ため池に映り込むブナの木もたまらなくキレイです。
まさに「美人林」という名にふさわしい、美しい立ち姿にうっとり。
またこの美人林、様々な野鳥が生息する場所としても親しまれています。
歩いていると、そこかしこから可愛い鳥のさえずりが聞こえてきますよ。
美人林を散策していると、ゆったりと景色を楽しむ観光客の方々はもちろん、
本格的なカメラを構える写真家や、トレッキングシューズをはいて自然探索を楽しむ人、
望遠鏡を片手に野鳥の声に耳を傾ける方など、皆さん思い思いに美人林を満喫しています。

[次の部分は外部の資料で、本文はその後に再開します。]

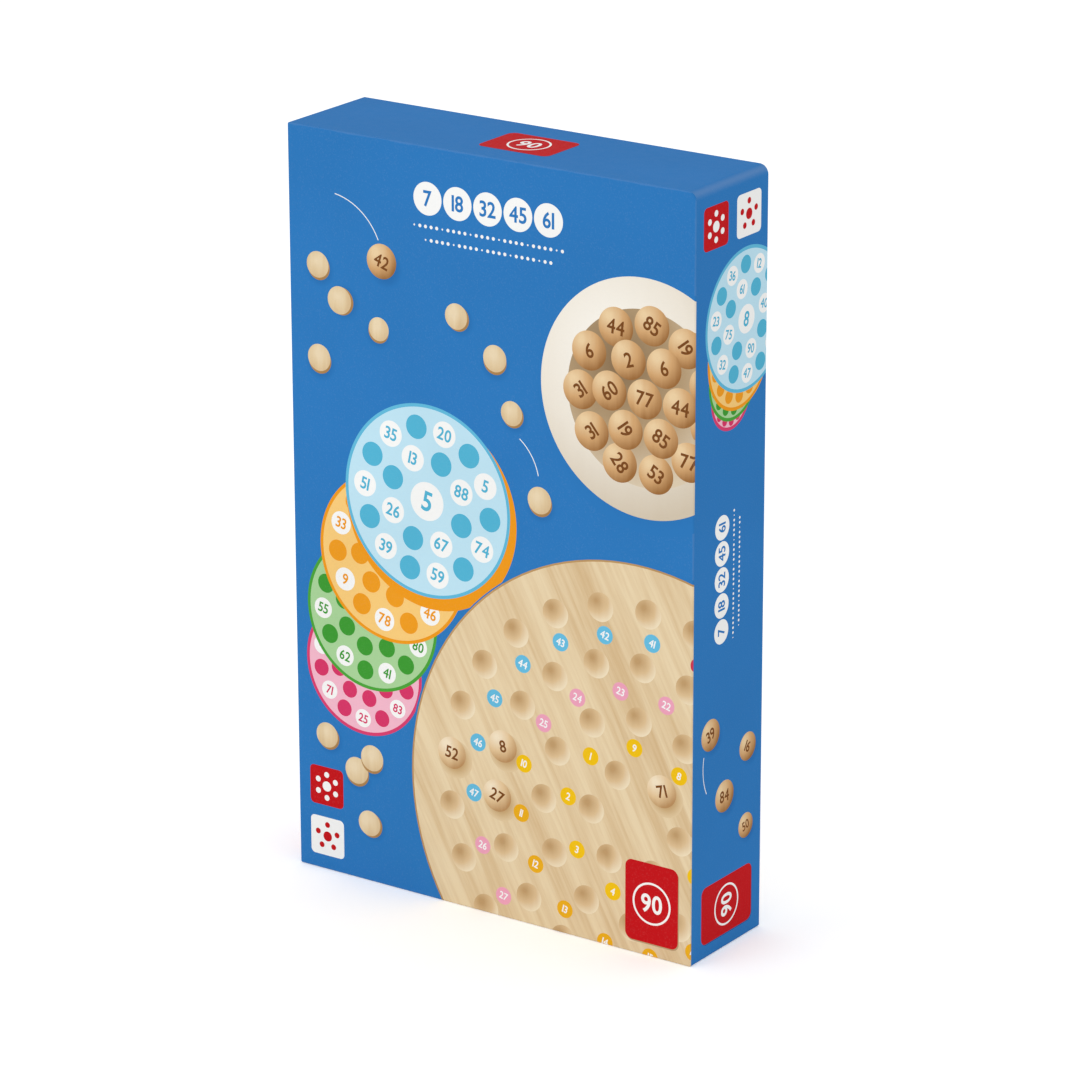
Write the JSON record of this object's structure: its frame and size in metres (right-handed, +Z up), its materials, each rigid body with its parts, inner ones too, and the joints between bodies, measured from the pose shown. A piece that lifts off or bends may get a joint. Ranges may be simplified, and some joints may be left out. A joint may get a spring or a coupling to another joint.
{
  "type": "boxed bingo game",
  "caption": "Flat upright game box: a full-depth lid over a tray with a folding pitted number board, cards, tokens, a rules leaflet and a cloth bag of balls.",
  "frame": {"origin": "on the ground, under the middle of the closed box, which stands on its lower end", "axes": "+X to the right of the front face, +Y from the front face to the back, +Z up along the box's height"},
  "size_m": [0.22, 0.058, 0.36],
  "materials": {
    "lid_print": "satin-laminated printed wrap, blue ground",
    "tray_carton": "white-lined box board",
    "insert_card": "uncoated folded card",
    "leaflet_paper": "folded offset paper",
    "board_wood": "pale beech, clear satin varnish, printed number dots",
    "ball_wood": "turned pale beech",
    "token_wood": "pale beech with an end-grain edge",
    "bag_cloth": "unbleached plain-weave cotton",
    "cord_cotton": "twisted cotton cord",
    "hinge_steel": "plated steel",
    "card_blue": "printed and laminated card, light blue",
    "card_orange": "printed and laminated card, orange",
    "card_green": "printed and laminated card, green",
    "card_pink": "printed and laminated card, pink"
  },
  "bodies": {
    "tray": {"tray": "tray_carton", "insert": "insert_card"},
    "lid": {"lid": "lid_print"},
    "leaflet": {"rules_leaflet": "leaflet_paper"},
    "board_rear": {"board_rear_half": "board_wood", "hinge_1_leaf_rear_half": "hinge_steel", "hinge_1_pin": "hinge_steel", "hinge_1_screw_rear_half_1": "hinge_steel", "hinge_1_screw_rear_half_2": "hinge_steel", "hinge_2_leaf_rear_half": "hinge_steel", "hinge_2_pin": "hinge_steel", "hinge_2_screw_rear_half_1": "hinge_steel", "hinge_2_screw_rear_half_2": "hinge_steel"},
    "board_front": {"board_front_half": "board_wood", "hinge_1_leaf_front_half": "hinge_steel", "hinge_1_screw_front_half_1": "hinge_steel", "hinge_1_screw_front_half_2": "hinge_steel", "hinge_2_leaf_front_half": "hinge_steel", "hinge_2_screw_front_half_1": "hinge_steel", "hinge_2_screw_front_half_2": "hinge_steel"},
    "cards": {"card_blue_1": "card_blue", "card_blue_2": "card_blue", "card_blue_3": "card_blue", "card_blue_4": "card_blue", "card_blue_5": "card_blue", "card_blue_6": "card_blue", "card_orange_1": "card_orange", "card_orange_2": "card_orange", "card_orange_3": "card_orange", "card_orange_4": "card_orange", "card_orange_5": "card_orange", "card_orange_6": "card_orange", "card_green_1": "card_green", "card_green_2": "card_green", "card_green_3": "card_green", "card_green_4": "card_green", "card_green_5": "card_green", "card_green_6": "card_green", "card_pink_1": "card_pink", "card_pink_2": "card_pink", "card_pink_3": "card_pink", "card_pink_4": "card_pink", "card_pink_5": "card_pink", "card_pink_6": "card_pink"},
    "bag": {"ball_bag": "bag_cloth", "bag_neck": "bag_cloth", "bag_drawcord": "cord_cotton", "ball_row_01": "ball_wood", "ball_row_02": "ball_wood", "ball_row_03": "ball_wood", "ball_row_04": "ball_wood", "ball_row_05": "ball_wood", "ball_row_06": "ball_wood", "ball_row_07": "ball_wood", "ball_row_08": "ball_wood", "ball_row_09": "ball_wood", "ball_row_10": "ball_wood"},
    "tokens": {"token_roll_1": "token_wood", "token_roll_2": "token_wood", "token_roll_3": "token_wood"}
  },
  "joints": [
    {"name": "lid_lift", "type": "slide", "parent": "tray", "child": "lid", "axis": [0, -1, 0], "range_m": [0, 0.74]},
    {"name": "board_lift", "type": "slide", "parent": "tray", "child": "board_rear", "axis": [0, -1, 0], "range_m": [0, 0.1]},
    {"name": "board_fold", "type": "hinge", "parent": "board_rear", "child": "board_front", "pos_m": [-0.09915, -0.01245, 0.15], "axis": [0, 0, 1], "range_deg": [-180, 0]},
    {"name": "leaflet_lift", "type": "slide", "parent": "tray", "child": "leaflet", "axis": [0, -1, 0], "range_m": [0, 0.08]},
    {"name": "cards_lift", "type": "slide", "parent": "tray", "child": "cards", "axis": [0, -1, 0], "range_m": [0, 0.06]},
    {"name": "bag_lift", "type": "slide", "parent": "tray", "child": "bag", "axis": [0, -1, 0], "range_m": [0, 0.06]},
    {"name": "tokens_lift", "type": "slide", "parent": "tray", "child": "tokens", "axis": [0, -1, 0], "range_m": [0, 0.06]}
  ],
  "couplings": [
    {"joint": "board_lift", "follows": "lid_lift", "ratio": 0.135},
    {"joint": "board_fold", "follows": "lid_lift", "rad_per_m": -4.245},
    {"joint": "leaflet_lift", "follows": "lid_lift", "ratio": 0.108},
    {"joint": "cards_lift", "follows": "lid_lift", "ratio": 0.081},
    {"joint": "bag_lift", "follows": "lid_lift", "ratio": 0.081},
    {"joint": "tokens_lift", "follows": "lid_lift", "ratio": 0.081}
  ]
}
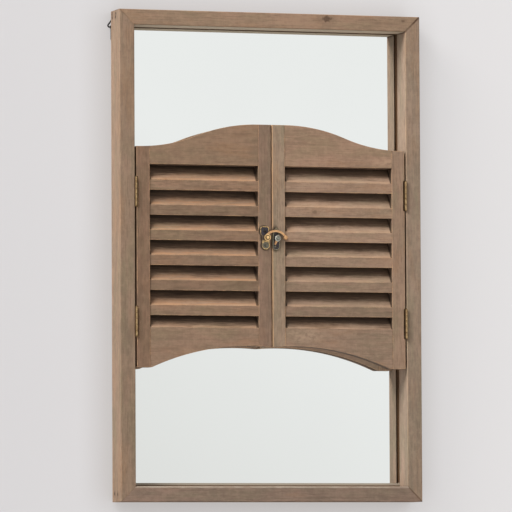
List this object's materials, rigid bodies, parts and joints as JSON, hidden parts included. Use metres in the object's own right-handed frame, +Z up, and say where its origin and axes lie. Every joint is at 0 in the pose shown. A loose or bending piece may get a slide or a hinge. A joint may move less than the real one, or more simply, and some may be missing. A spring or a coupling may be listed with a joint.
{
  "type": "wall mirror with shutter doors",
  "caption": "Upright rectangular wall mirror in a deep mitred box frame, behind two hinged louvred leaves with ogee tops, arched feet and a swinging hook latch.",
  "frame": {"origin": "middle of the top rail's back face, which lies against the wall", "axes": "+Z up the frame's height, +Y into the wall, so the leaves face -Y, +X to the right seen from the front"},
  "size_m": [0.5272, 0.0641, 0.8],
  "materials": {
    "weathered_wood": "weathered grey-brown stain, dry",
    "backing_board": "bare hardboard",
    "mirror": "silvered glass",
    "brass": "satin brass plate",
    "antique_brass": "antique brass, dark in its recesses",
    "black_steel": "black steel",
    "steel": "bright steel"
  },
  "bodies": {
    "frame": {"frame_stile_left": "weathered_wood", "frame_stile_right": "weathered_wood", "frame_rail_top": "weathered_wood", "frame_rail_bottom": "weathered_wood", "corner_nails": "black_steel", "mirror_glass": "mirror", "backing_board": "backing_board", "backing_tabs": "steel", "hanger_strap_left": "black_steel", "hanger_strap_right": "black_steel", "hanger_screws": "black_steel", "frame_flap_screws": "brass", "left_upper_frame_flap": "brass", "left_upper_hinge_pin": "brass", "left_lower_frame_flap": "brass", "left_lower_hinge_pin": "brass", "right_upper_frame_flap": "brass", "right_upper_hinge_pin": "brass", "right_lower_frame_flap": "brass", "right_lower_hinge_pin": "brass"},
    "left_leaf": {"left_hinge_stile": "weathered_wood", "left_meeting_stile": "weathered_wood", "left_top_rail": "weathered_wood", "left_bottom_rail": "weathered_wood", "left_flap_screws": "brass", "left_slat_1": "weathered_wood", "left_slat_2": "weathered_wood", "left_slat_3": "weathered_wood", "left_slat_4": "weathered_wood", "left_slat_5": "weathered_wood", "left_slat_6": "weathered_wood", "left_upper_leaf_flap": "brass", "left_lower_leaf_flap": "brass", "latch_plate": "antique_brass", "latch_plate_screws": "antique_brass", "pivot_rivet": "brass"},
    "right_leaf": {"right_hinge_stile": "weathered_wood", "right_meeting_stile": "weathered_wood", "right_top_rail": "weathered_wood", "right_bottom_rail": "weathered_wood", "right_flap_screws": "brass", "right_slat_1": "weathered_wood", "right_slat_2": "weathered_wood", "right_slat_3": "weathered_wood", "right_slat_4": "weathered_wood", "right_slat_5": "weathered_wood", "right_slat_6": "weathered_wood", "right_upper_leaf_flap": "brass", "right_lower_leaf_flap": "brass", "keeper_plate": "antique_brass", "keeper_tongue": "brass", "keeper_stud": "steel", "keeper_screw": "antique_brass"},
    "hook": {"latch_hook": "brass"},
    "ring_left": {"hanger_ring_left": "black_steel"},
    "ring_right": {"hanger_ring_right": "black_steel"}
  },
  "joints": [
    {"name": "left_leaf_hinge", "type": "hinge", "parent": "frame", "child": "left_leaf", "pos_m": [-0.2315, -0.0518, -0.39], "axis": [0, 0, -1], "range_deg": [0, 170]},
    {"name": "right_leaf_hinge", "type": "hinge", "parent": "frame", "child": "right_leaf", "pos_m": [0.2315, -0.0518, -0.39], "axis": [0, 0, 1], "range_deg": [0, 170]},
    {"name": "hook_swing", "type": "hinge", "parent": "left_leaf", "child": "hook", "pos_m": [-0.0093, -0.0553, -0.3565], "axis": [0, -1, 0], "range_deg": [0, 110]},
    {"name": "ring_left_swing", "type": "hinge", "parent": "frame", "child": "ring_left", "pos_m": [-0.2525, 0.00245, -0.0125], "axis": [-1, 0, 0], "range_deg": [0, 165]},
    {"name": "ring_right_swing", "type": "hinge", "parent": "frame", "child": "ring_right", "pos_m": [0.2525, 0.00245, -0.0125], "axis": [-1, 0, 0], "range_deg": [0, 165]}
  ]
}
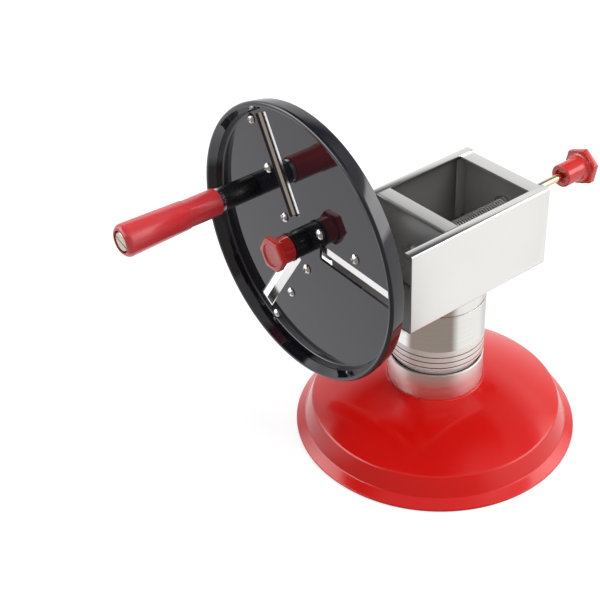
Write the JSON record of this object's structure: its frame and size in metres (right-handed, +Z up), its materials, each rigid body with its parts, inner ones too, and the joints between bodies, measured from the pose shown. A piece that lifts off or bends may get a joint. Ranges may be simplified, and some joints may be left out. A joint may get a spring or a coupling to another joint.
{
  "type": "rotary potato slicer",
  "caption": "Hand-cranked potato slicer: a bladed disc with a side crank, a sprung feed hopper and a column that twists to lock a suction base.",
  "frame": {"origin": "centre of the base's footprint, on the table", "axes": "+Z up along the column, -Y towards the crank and +Y towards the pusher's knob, +X away from the disc's axle"},
  "size_m": [0.2814, 0.349, 0.2764],
  "materials": {
    "red_enamel": "glossy stoved enamel",
    "stainless": "turned stainless steel, fine grain round the axis",
    "hopper_steel": "bright stainless sheet",
    "dark_enamel": "dark mirror-gloss enamel",
    "blade_steel": "ground cutting steel",
    "red_plastic": "glossy moulded plastic",
    "grip_plastic": "glossy moulded plastic, faintly ribbed",
    "black_plastic": "satin black plastic",
    "nylon": "natural nylon",
    "rubber": "smooth black rubber",
    "fastener": "plated steel",
    "spring_steel": "bright spring wire",
    "zinc": "yellow zinc plating",
    "brass": "machined brass",
    "cast_alloy": "cast and turned alloy"
  },
  "bodies": {
    "base": {"base_shell": "red_enamel", "base_collar": "stainless", "collar_screws": "fastener", "guide_bush": "black_plastic", "thrust_washer": "nylon", "swivel_bush": "black_plastic", "suction_pad": "rubber"},
    "lift": {"pad_plate": "zinc", "lift_screw": "zinc"},
    "column": {"post_neck": "cast_alloy", "lift_nut": "brass", "post_tube": "stainless", "post_cap": "stainless", "cap_screws": "fastener", "hopper_trough": "hopper_steel", "rear_wall": "hopper_steel", "wall_rivets": "fastener", "rod_bush": "fastener", "axle_bracket": "stainless", "bracket_screws": "fastener", "bracket_nuts": "fastener", "axle": "stainless", "axle_nut": "fastener", "axle_washer": "brass", "knob_washer": "nylon", "front_knob": "red_plastic"},
    "pusher": {"pusher_plate": "hopper_steel", "pusher_rod": "zinc", "rod_nut": "zinc", "spring_seat": "zinc", "pusher_spring": "spring_steel", "rear_knob": "red_plastic"},
    "disc": {"disc_pan": "dark_enamel", "blade_1": "blade_steel", "blade_2": "blade_steel", "blade_3": "blade_steel", "blade_screws": "fastener", "hub_sleeve": "black_plastic", "crank_spacer": "black_plastic", "crank_washer": "fastener", "crank_pin": "fastener", "crank_nut": "fastener", "pin_washer": "fastener"},
    "grip": {"handle_grip": "grip_plastic"}
  },
  "joints": [
    {"name": "twist_lock", "type": "hinge", "parent": "base", "child": "column", "pos_m": [0, 0, 0.0467], "axis": [0, 0, -1], "range_deg": [0, 360]},
    {"name": "suction_lift", "type": "slide", "parent": "base", "child": "lift", "axis": [0, 0, 1], "range_m": [0, 0.005]},
    {"name": "pusher_slide", "type": "slide", "parent": "column", "child": "pusher", "axis": [0, 1, 0], "range_m": [-0.034, 0.044], "stiffness_N_per_m": 100, "springref_m": -0.06, "deforming": ["pusher_spring"]},
    {"name": "disc_turn", "type": "hinge", "parent": "column", "child": "disc", "pos_m": [-0.063, -0.0742, 0.168], "axis": [0, 1, 0], "continuous": true},
    {"name": "grip_turn", "type": "hinge", "parent": "disc", "child": "grip", "pos_m": [-0.12232, -0.1499, 0.18831], "axis": [0, 1, 0], "continuous": true}
  ],
  "couplings": [
    {"joint": "suction_lift", "follows": "twist_lock", "m_per_rad": 0.00079577}
  ]
}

散策するときには、細い道や坂道、地面がぬかるんでいる場所もあるので、歩きやすい靴で行きましょう。
また、5月中旬までは残雪がある年もあります。
春から夏にかけては蚊やブヨなどもいるので、虫よけスプレーや長袖もあるといいですよ。
どの季節も美しい
また春夏秋冬、違った表情で楽しませてくれるのも美人林の魅力の一つ。
春はまだ雪が残る中、柔らかい新緑の若葉が芽吹き、雪国ならではの美しい春の訪れを感じさせてくれます。
・芽吹きの時期…例年4月中旬ごろ~
・新緑の見頃…4月下旬~5月上旬
提供:(一社)十日町市観光協会
夏は鮮やかな緑の葉をまとったブナ林の中で、キラキラと輝く木漏れ日を楽しめます。
ブナ林の中は体感温度マイナス2度だそうで、夏でもひんやりと心地よい空間。
提供:(一社)十日町市観光協会
秋には落葉したオレンジ色の葉が絨毯のように広がり、落ち葉を踏みしめる心地よい音が
ブナ林に響き渡ります。
・紅葉時期…11月中旬~11月下旬
提供:(一社)十日町市観光協会
子どもも落ち葉シャワーをエンドレスに楽しめます。
冬の美人林散策には雪の上でも歩くことのできるスノーシューを履いてどうぞ。
美人林すぐそばの森の学校キョロロでレンタルを行っています。
提供:(一社)十日町市観光協会
偶然と奇跡が重なって生まれ、
地域の方々の想いで守られてきた美人林。
美しい自然を味わいながら、
時間を忘れて癒される空間です。
ちなみにこの美人林、自然の森なので24時間観光が可能ですが、
近隣に民家もありますので、夜間や早朝の時間帯は、声や音にご注意をお願いします。
美人林を楽しんだら、入り口にある無人の販売所もいかがでしょうか。
※無人市は5月~11月ごろのみ営業
(木曜定休)
提供:(一社)十日町市観光協会
季節ごとに地物の採れたて野菜や山菜がずらり。
地元の工芸品が並ぶこともあります。
旅の思い出に、是非立ち寄ってみてくださいね。
※無人市は品物が無くなり次第終了します。
またすぐ近くには、先ほどスノーシュートレッキングで紹介した、十日町市里山科学館「森の学校」キョロロという施設もありますよ。
十日町周辺の自然や生活を知ることができ、
週末には自然体験型イベントや食事(土日祝のみ)もでき、
こちらも美人林とあわせて訪れるのにおすすめです。